:: WORK TO DO ::
Reproduce each line of the material precisely.

:: STORED DATA ::
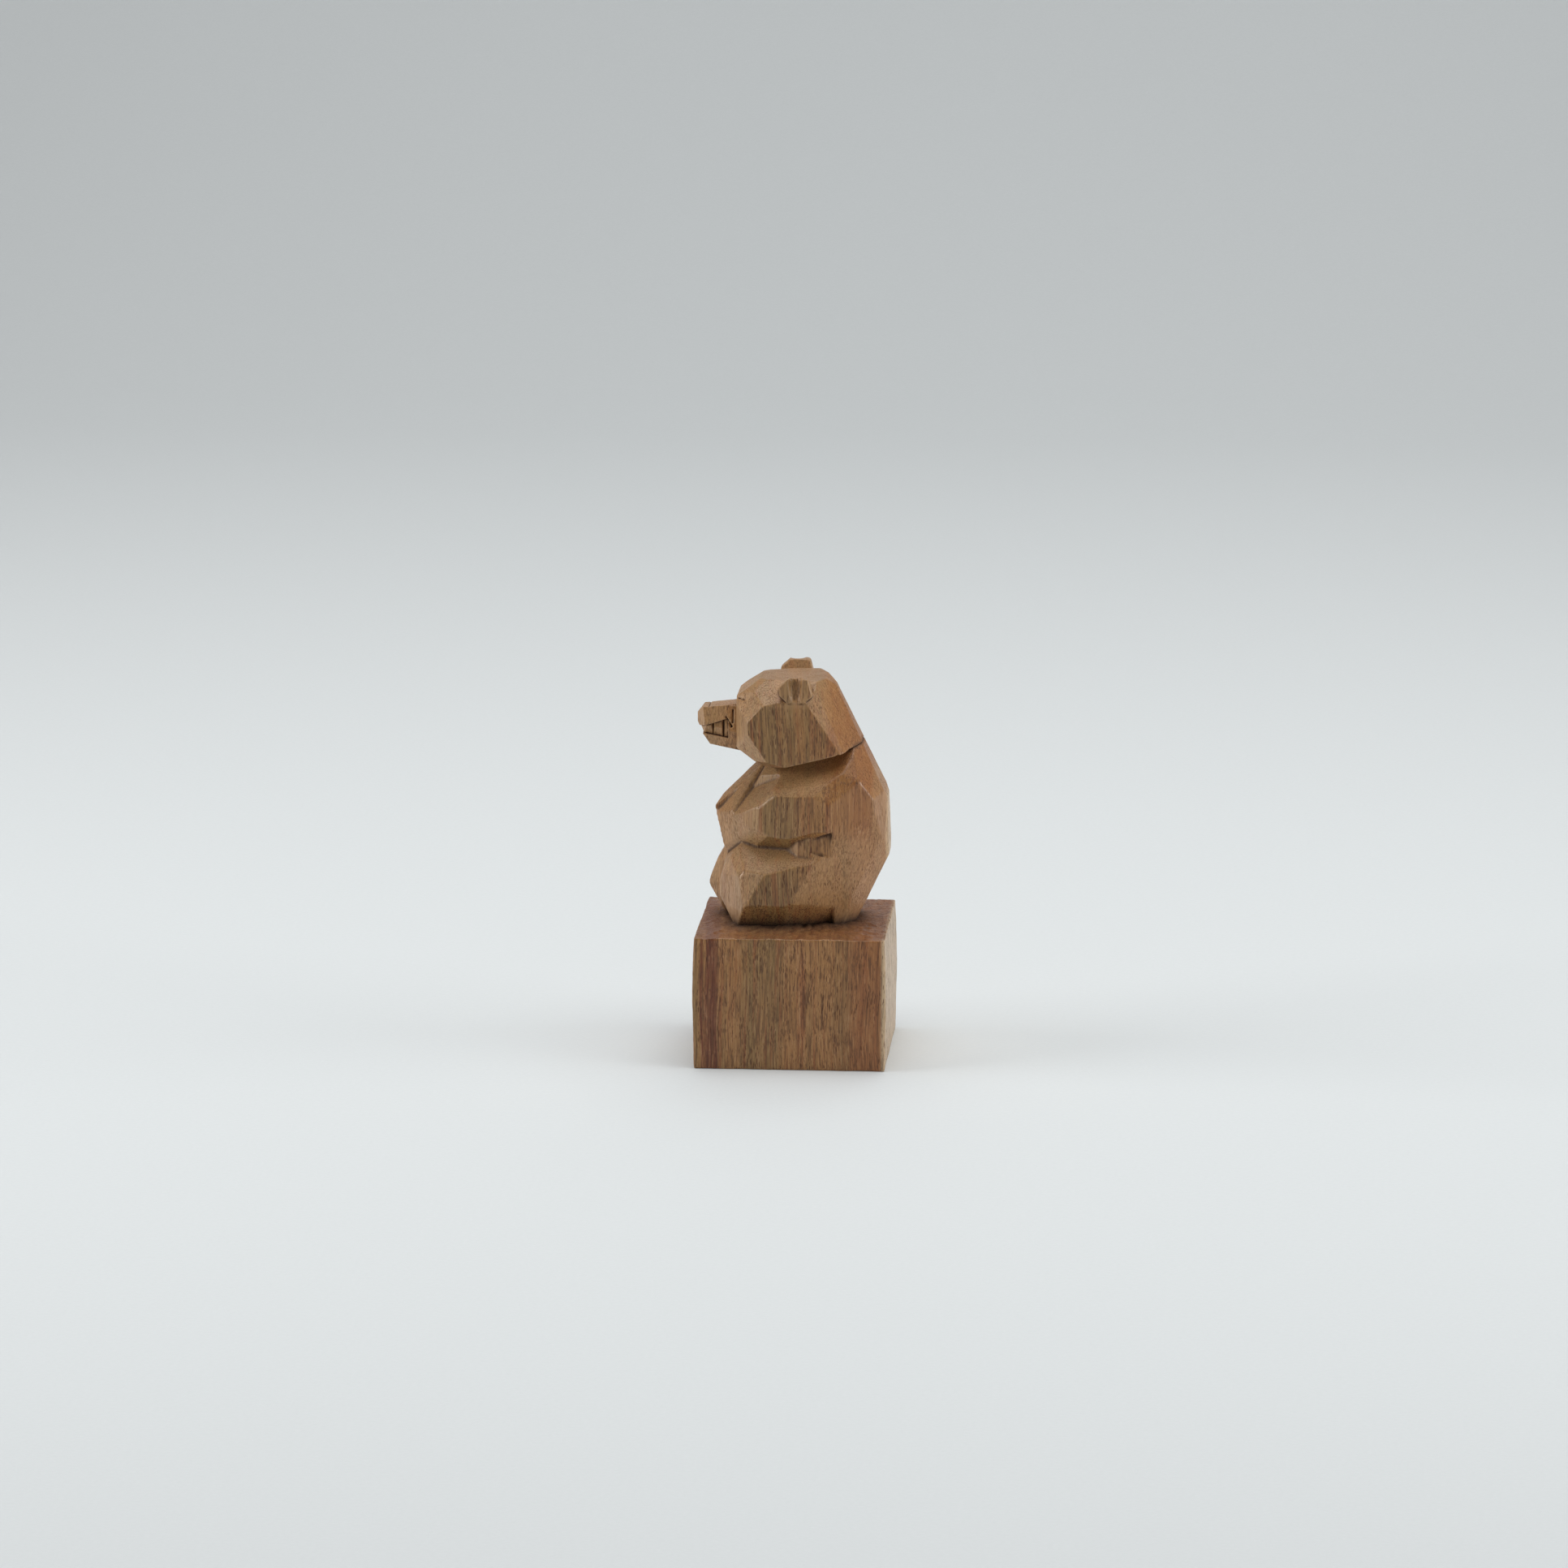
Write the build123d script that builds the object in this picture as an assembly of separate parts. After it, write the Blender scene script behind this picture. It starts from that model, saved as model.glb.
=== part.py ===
from build123d import *
import math
import os

os.makedirs("parts", exist_ok=True)

# Sitting bear carved with a knife from one upright block of wood, on a square plinth
# that is the uncut foot of the same block. Sizes in millimetres.
# +Z is up, the bear looks along -X, its left side is -Y. The origin is the middle of
# the underside of the plinth.

# Plinth
PLINTH_LENGTH = 50.6
PLINTH_WIDTH = 50.0
PLINTH_HEIGHT = 35.5
PLINTH_PARING = 0.4
TOP_FALL = 0.5

# Body of the bear, from the plinth to the stop cut at the neck
BODY_LENGTH = 44.0
BODY_WIDTH = 35.0
BODY_HEIGHT = 50.0
BODY_SETBACK = 3.0
NECK_RISE = 14.0

# Head
HEAD_LENGTH = 34.0
HEAD_WIDTH = 30.0
HEAD_HEIGHT = 25.0
HEAD_SETBACK = 1.0

# Muzzle, measured forward from the face
MUZZLE_LENGTH = 11.0
MUZZLE_WIDTH = 9.6
MUZZLE_HEIGHT = 12.4
TOOTH_SETBACK = 0.9

# Ears
EAR_LENGTH = 8.4
EAR_THICKNESS = 5.2
EAR_HEIGHT = 6.4
EAR_SPREAD = 26.0
EAR_STAGGER = 1.4
EAR_SCOOP = 3.5

# Arms and legs
ARM_LENGTH = 44.0
ARM_HEIGHT = 0.52 * BODY_HEIGHT
LEG_LENGTH = 36.0
LEG_HEIGHT = 0.52 * BODY_HEIGHT
LIMB_WIDTH = 18.0
CHIP_DEPTH = 1.9

# Places worked out from the sizes above
SEAT_Z = PLINTH_HEIGHT
BODY_CENTRE = (BODY_SETBACK, 0.0, SEAT_Z + 0.43 * BODY_HEIGHT)
BODY_SEMI = (BODY_LENGTH / 2, BODY_WIDTH / 2, BODY_HEIGHT / 2)
NECK_Z = SEAT_Z + 0.87 * BODY_HEIGHT
HEAD_CENTRE = (HEAD_SETBACK, 0.0, NECK_Z + 0.44 * HEAD_HEIGHT)
HEAD_SEMI = (HEAD_LENGTH / 2, HEAD_WIDTH / 2, HEAD_HEIGHT / 2)
FACE_X = HEAD_SETBACK - 0.965 * HEAD_LENGTH / 2
MUZZLE_CENTRE = (FACE_X - 0.42 * MUZZLE_LENGTH, 0.0, HEAD_CENTRE[2] - 0.24 * HEAD_HEIGHT / 2)
MUZZLE_SEMI = (MUZZLE_LENGTH * 0.55, MUZZLE_WIDTH / 2, MUZZLE_HEIGHT / 2)
ARM_CENTRE = (BODY_SETBACK - 4.0, -LIMB_WIDTH / 2, SEAT_Z + 0.61 * BODY_HEIGHT)
ARM_SEMI = (ARM_LENGTH / 2, LIMB_WIDTH / 2, ARM_HEIGHT / 2)
LEG_CENTRE = (BODY_SETBACK - 8.0, -LIMB_WIDTH / 2, SEAT_Z + 0.48 * LEG_HEIGHT)
LEG_SEMI = (LEG_LENGTH / 2, LIMB_WIDTH / 2, LEG_HEIGHT / 2)


def knife_plane(centre, semi, turn, tilt, reach):
    """Plane of one flat knife cut on a form.

    Turn is the compass direction the facet faces: 0 forward, 90 to the bear's left,
    180 to the back. Tilt is how far it leans up (+) or down (-). Reach is its distance
    from the middle of the form, as a share of the form's half sizes.
    """
    a = math.radians(turn)
    b = math.radians(tilt)
    unit = (-math.cos(b) * math.cos(a), -math.cos(b) * math.sin(a), math.sin(b))
    point = [c + s * u * reach for c, s, u in zip(centre, semi, unit)]
    normal = [u / s for s, u in zip(semi, unit)]
    return Plane(origin=Vector(*point), z_dir=Vector(*normal))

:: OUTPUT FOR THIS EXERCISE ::
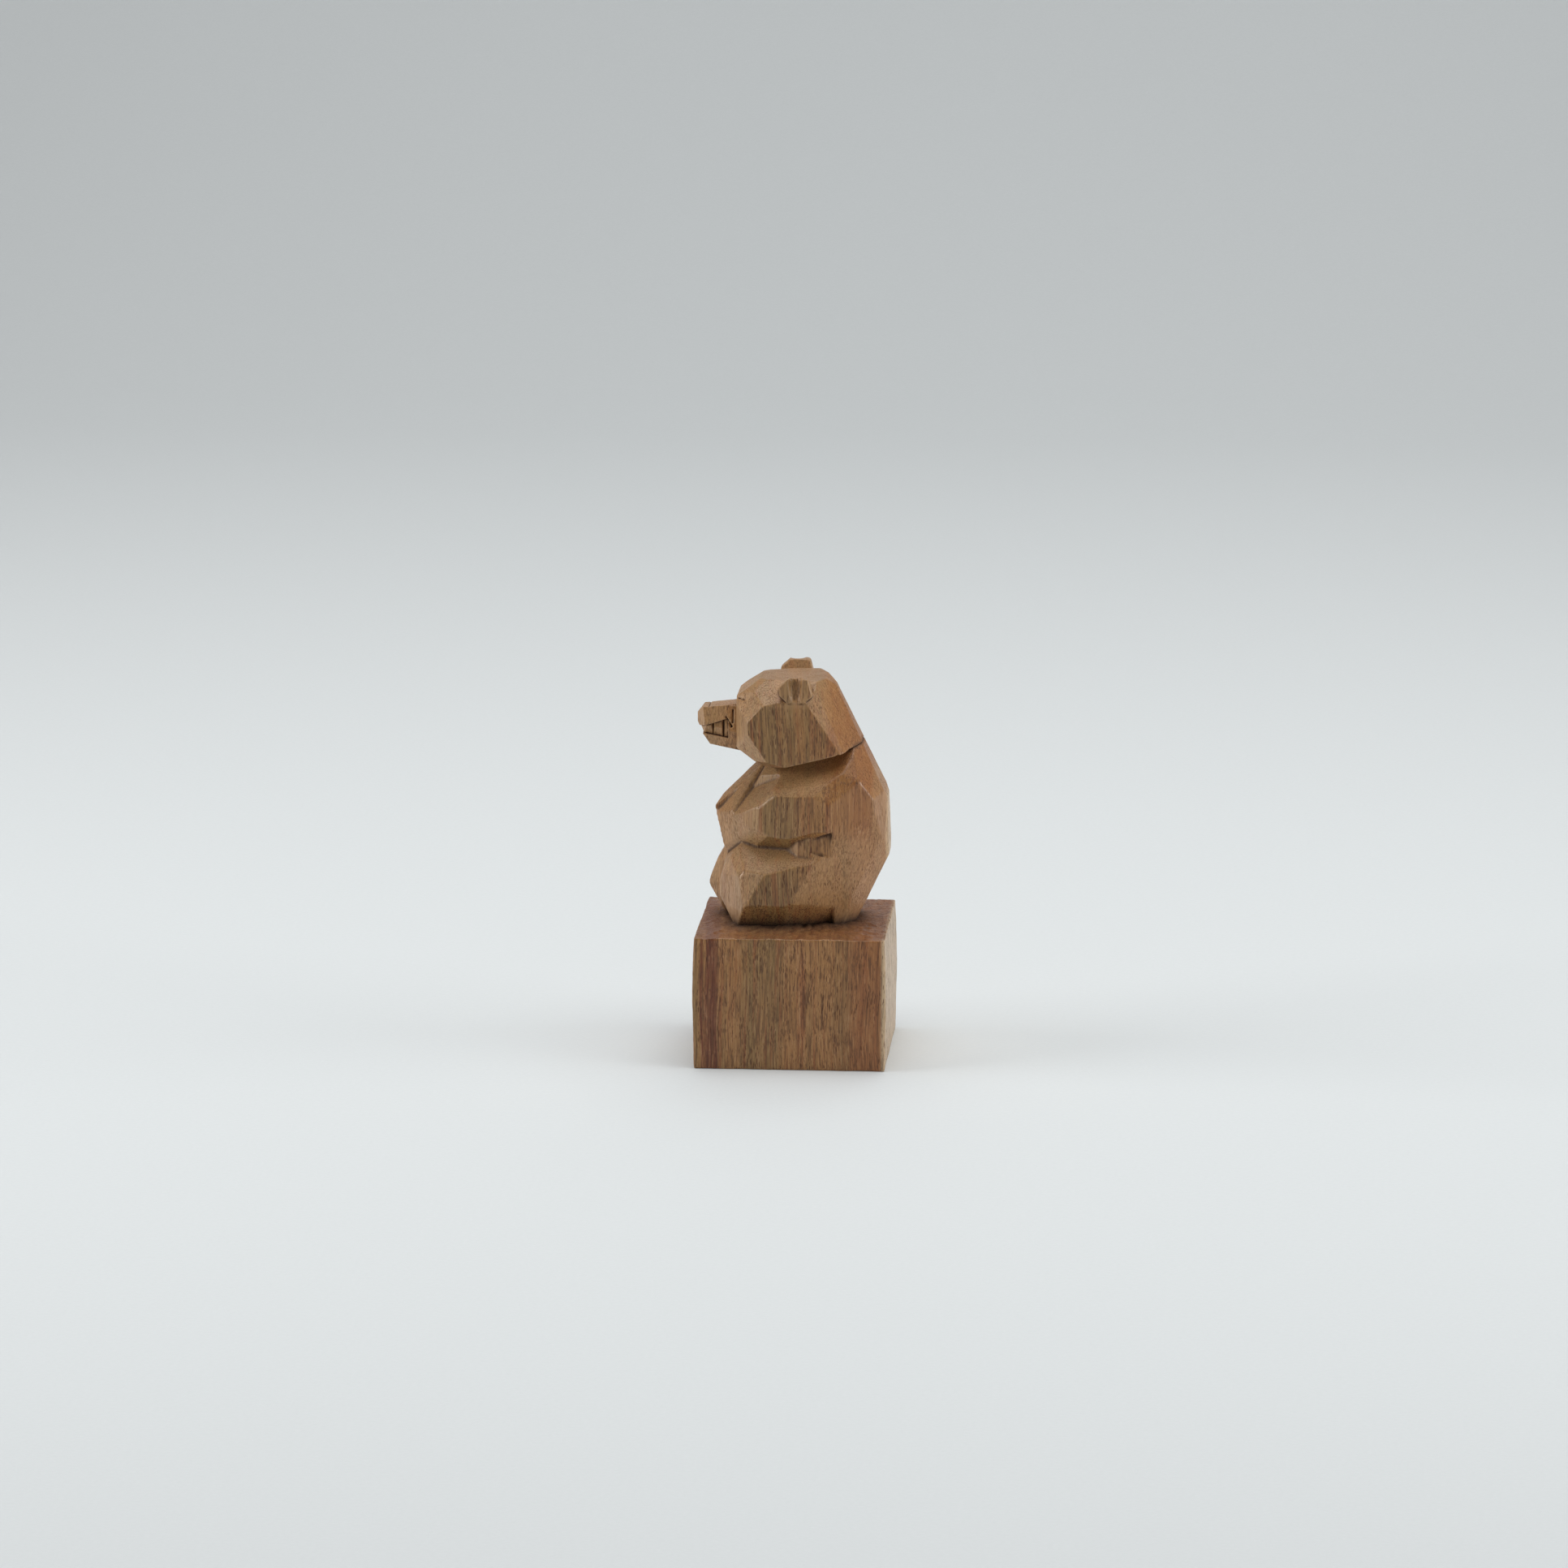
Write the build123d script that builds the object in this picture as an assembly of separate parts. After it, write the Blender scene script behind this picture. It starts from that model, saved as model.glb.
=== part.py ===
from build123d import *
import math
import os

os.makedirs("parts", exist_ok=True)

# Sitting bear carved with a knife from one upright block of wood, on a square plinth
# that is the uncut foot of the same block. Sizes in millimetres.
# +Z is up, the bear looks along -X, its left side is -Y. The origin is the middle of
# the underside of the plinth.

# Plinth
PLINTH_LENGTH = 50.6
PLINTH_WIDTH = 50.0
PLINTH_HEIGHT = 35.5
PLINTH_PARING = 0.4
TOP_FALL = 0.5

# Body of the bear, from the plinth to the stop cut at the neck
BODY_LENGTH = 44.0
BODY_WIDTH = 35.0
BODY_HEIGHT = 50.0
BODY_SETBACK = 3.0
NECK_RISE = 14.0

# Head
HEAD_LENGTH = 34.0
HEAD_WIDTH = 30.0
HEAD_HEIGHT = 25.0
HEAD_SETBACK = 1.0

# Muzzle, measured forward from the face
MUZZLE_LENGTH = 11.0
MUZZLE_WIDTH = 9.6
MUZZLE_HEIGHT = 12.4
TOOTH_SETBACK = 0.9

# Ears
EAR_LENGTH = 8.4
EAR_THICKNESS = 5.2
EAR_HEIGHT = 6.4
EAR_SPREAD = 26.0
EAR_STAGGER = 1.4
EAR_SCOOP = 3.5

# Arms and legs
ARM_LENGTH = 44.0
ARM_HEIGHT = 0.52 * BODY_HEIGHT
LEG_LENGTH = 36.0
LEG_HEIGHT = 0.52 * BODY_HEIGHT
LIMB_WIDTH = 18.0
CHIP_DEPTH = 1.9

# Places worked out from the sizes above
SEAT_Z = PLINTH_HEIGHT
BODY_CENTRE = (BODY_SETBACK, 0.0, SEAT_Z + 0.43 * BODY_HEIGHT)
BODY_SEMI = (BODY_LENGTH / 2, BODY_WIDTH / 2, BODY_HEIGHT / 2)
NECK_Z = SEAT_Z + 0.87 * BODY_HEIGHT
HEAD_CENTRE = (HEAD_SETBACK, 0.0, NECK_Z + 0.44 * HEAD_HEIGHT)
HEAD_SEMI = (HEAD_LENGTH / 2, HEAD_WIDTH / 2, HEAD_HEIGHT / 2)
FACE_X = HEAD_SETBACK - 0.965 * HEAD_LENGTH / 2
MUZZLE_CENTRE = (FACE_X - 0.42 * MUZZLE_LENGTH, 0.0, HEAD_CENTRE[2] - 0.24 * HEAD_HEIGHT / 2)
MUZZLE_SEMI = (MUZZLE_LENGTH * 0.55, MUZZLE_WIDTH / 2, MUZZLE_HEIGHT / 2)
ARM_CENTRE = (BODY_SETBACK - 4.0, -LIMB_WIDTH / 2, SEAT_Z + 0.61 * BODY_HEIGHT)
ARM_SEMI = (ARM_LENGTH / 2, LIMB_WIDTH / 2, ARM_HEIGHT / 2)
LEG_CENTRE = (BODY_SETBACK - 8.0, -LIMB_WIDTH / 2, SEAT_Z + 0.48 * LEG_HEIGHT)
LEG_SEMI = (LEG_LENGTH / 2, LIMB_WIDTH / 2, LEG_HEIGHT / 2)


def knife_plane(centre, semi, turn, tilt, reach):
    """Plane of one flat knife cut on a form.

    Turn is the compass direction the facet faces: 0 forward, 90 to the bear's left,
    180 to the back. Tilt is how far it leans up (+) or down (-). Reach is its distance
    from the middle of the form, as a share of the form's half sizes.
    """
    a = math.radians(turn)
    b = math.radians(tilt)
    unit = (-math.cos(b) * math.cos(a), -math.cos(b) * math.sin(a), math.sin(b))
    point = [c + s * u * reach for c, s, u in zip(centre, semi, unit)]
    normal = [u / s for s, u in zip(semi, unit)]
    return Plane(origin=Vector(*point), z_dir=Vector(*normal))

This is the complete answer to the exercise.